The data below is to be returned in full and exactly.

====== Provided records ======

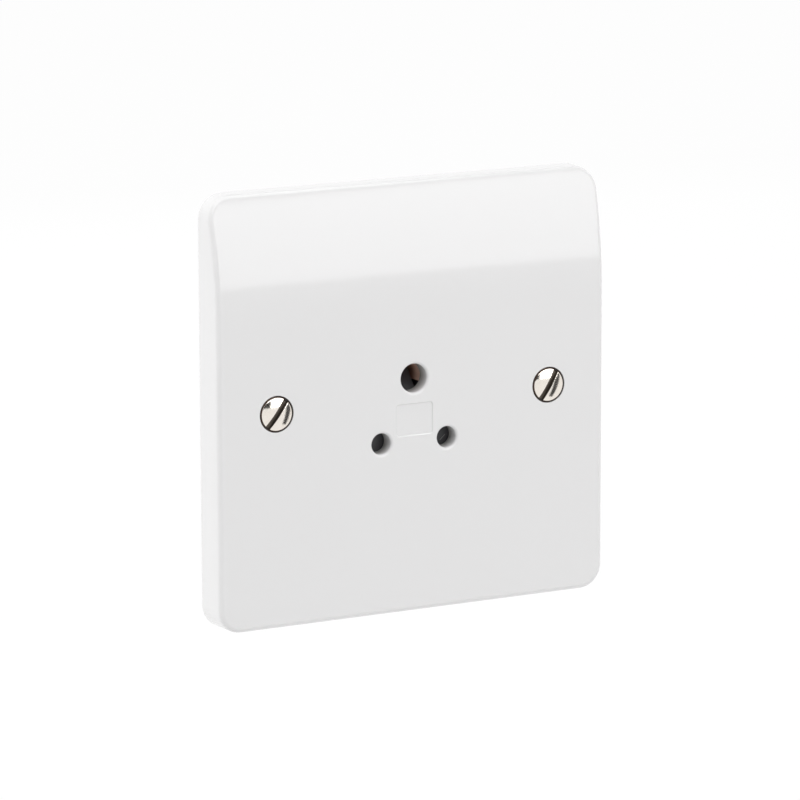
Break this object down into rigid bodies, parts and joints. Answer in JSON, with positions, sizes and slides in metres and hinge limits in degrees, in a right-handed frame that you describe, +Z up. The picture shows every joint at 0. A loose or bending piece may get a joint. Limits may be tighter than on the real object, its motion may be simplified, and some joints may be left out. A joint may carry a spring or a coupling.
{
  "type": "round pin socket outlet",
  "caption": "Flush wall socket for small round-pin plugs: square white plate curving back at the top, shuttered pin holes, brass contacts and rear terminals.",
  "frame": {"origin": "middle of the plate in the plane of the wall, between the two fixing screws", "axes": "+X to the right seen from the room, +Y into the wall, +Z up"},
  "size_m": [0.086, 0.0259, 0.086],
  "materials": {
    "white_moulding": "glossy thermoset moulding, white",
    "black_moulding": "satin black moulding",
    "shutter_moulding": "satin charcoal moulding",
    "brass": "plain turned and milled brass",
    "phosphor_bronze": "rolled phosphor bronze strip",
    "nickel_plate": "bright nickel plate on steel",
    "zinc_plate": "bright zinc plate on steel",
    "spring_steel": "drawn spring wire"
  },
  "bodies": {
    "socket": {"faceplate": "white_moulding", "rear_housing": "black_moulding", "shutter_spring": "spring_steel", "line_contact": "phosphor_bronze", "line_grip_spring": "spring_steel", "line_terminal": "brass", "line_terminal_screw": "brass", "neutral_contact": "phosphor_bronze", "neutral_grip_spring": "spring_steel", "neutral_terminal": "brass", "neutral_terminal_screw": "brass", "earth_contact": "phosphor_bronze", "earth_grip_spring": "spring_steel", "earth_terminal": "brass", "earth_terminal_screw": "brass", "fixing_screw_left": "nickel_plate", "fixing_screw_right": "nickel_plate", "housing_screw_top_left": "zinc_plate", "housing_screw_top_right": "zinc_plate", "housing_screw_bottom_left": "zinc_plate", "housing_screw_bottom_right": "zinc_plate"},
    "shutter": {"shutter": "shutter_moulding"}
  },
  "joints": [
    {"name": "shutter_slide", "type": "slide", "parent": "socket", "child": "shutter", "axis": [0, 0, -1], "range_m": [0, 0.0045], "stiffness_N_per_m": 60, "springref_m": -0.004, "deforming": ["shutter_spring"]}
  ]
}
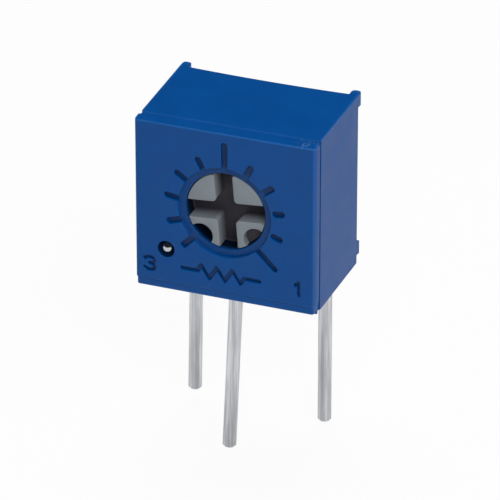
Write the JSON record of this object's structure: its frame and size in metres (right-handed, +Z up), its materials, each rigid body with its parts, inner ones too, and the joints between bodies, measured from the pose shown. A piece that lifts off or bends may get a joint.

======

◆ **Answer for the task**
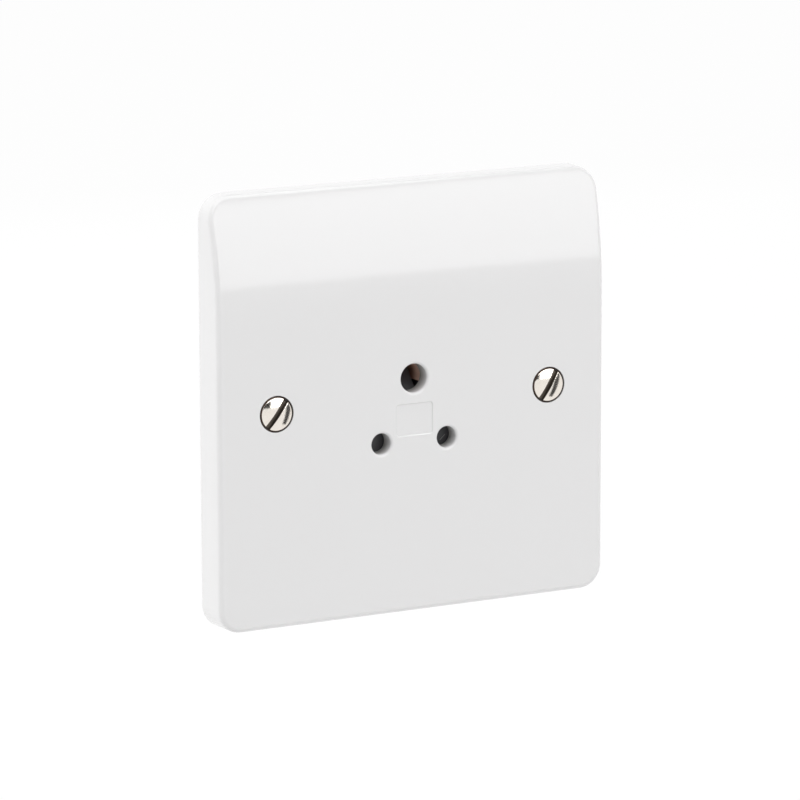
Break this object down into rigid bodies, parts and joints. Answer in JSON, with positions, sizes and slides in metres and hinge limits in degrees, in a right-handed frame that you describe, +Z up. The picture shows every joint at 0. A loose or bending piece may get a joint. Limits may be tighter than on the real object, its motion may be simplified, and some joints may be left out. A joint may carry a spring or a coupling.
{
  "type": "round pin socket outlet",
  "caption": "Flush wall socket for small round-pin plugs: square white plate curving back at the top, shuttered pin holes, brass contacts and rear terminals.",
  "frame": {"origin": "middle of the plate in the plane of the wall, between the two fixing screws", "axes": "+X to the right seen from the room, +Y into the wall, +Z up"},
  "size_m": [0.086, 0.0259, 0.086],
  "materials": {
    "white_moulding": "glossy thermoset moulding, white",
    "black_moulding": "satin black moulding",
    "shutter_moulding": "satin charcoal moulding",
    "brass": "plain turned and milled brass",
    "phosphor_bronze": "rolled phosphor bronze strip",
    "nickel_plate": "bright nickel plate on steel",
    "zinc_plate": "bright zinc plate on steel",
    "spring_steel": "drawn spring wire"
  },
  "bodies": {
    "socket": {"faceplate": "white_moulding", "rear_housing": "black_moulding", "shutter_spring": "spring_steel", "line_contact": "phosphor_bronze", "line_grip_spring": "spring_steel", "line_terminal": "brass", "line_terminal_screw": "brass", "neutral_contact": "phosphor_bronze", "neutral_grip_spring": "spring_steel", "neutral_terminal": "brass", "neutral_terminal_screw": "brass", "earth_contact": "phosphor_bronze", "earth_grip_spring": "spring_steel", "earth_terminal": "brass", "earth_terminal_screw": "brass", "fixing_screw_left": "nickel_plate", "fixing_screw_right": "nickel_plate", "housing_screw_top_left": "zinc_plate", "housing_screw_top_right": "zinc_plate", "housing_screw_bottom_left": "zinc_plate", "housing_screw_bottom_right": "zinc_plate"},
    "shutter": {"shutter": "shutter_moulding"}
  },
  "joints": [
    {"name": "shutter_slide", "type": "slide", "parent": "socket", "child": "shutter", "axis": [0, 0, -1], "range_m": [0, 0.0045], "stiffness_N_per_m": 60, "springref_m": -0.004, "deforming": ["shutter_spring"]}
  ]
}
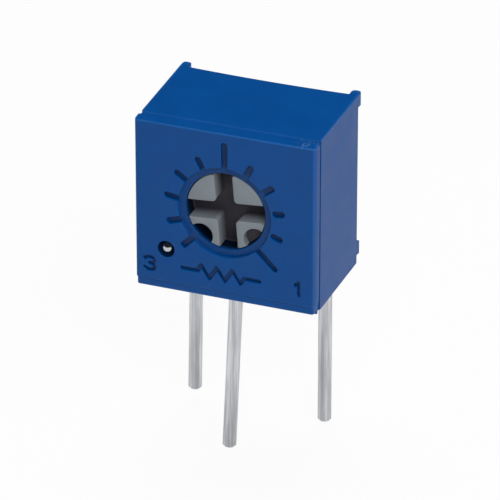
Write the JSON record of this object's structure: its frame and size in metres (right-handed, +Z up), its materials, each rigid body with its parts, inner ones too, and the joints between bodies, measured from the pose shown. A piece that lifts off or bends may get a joint.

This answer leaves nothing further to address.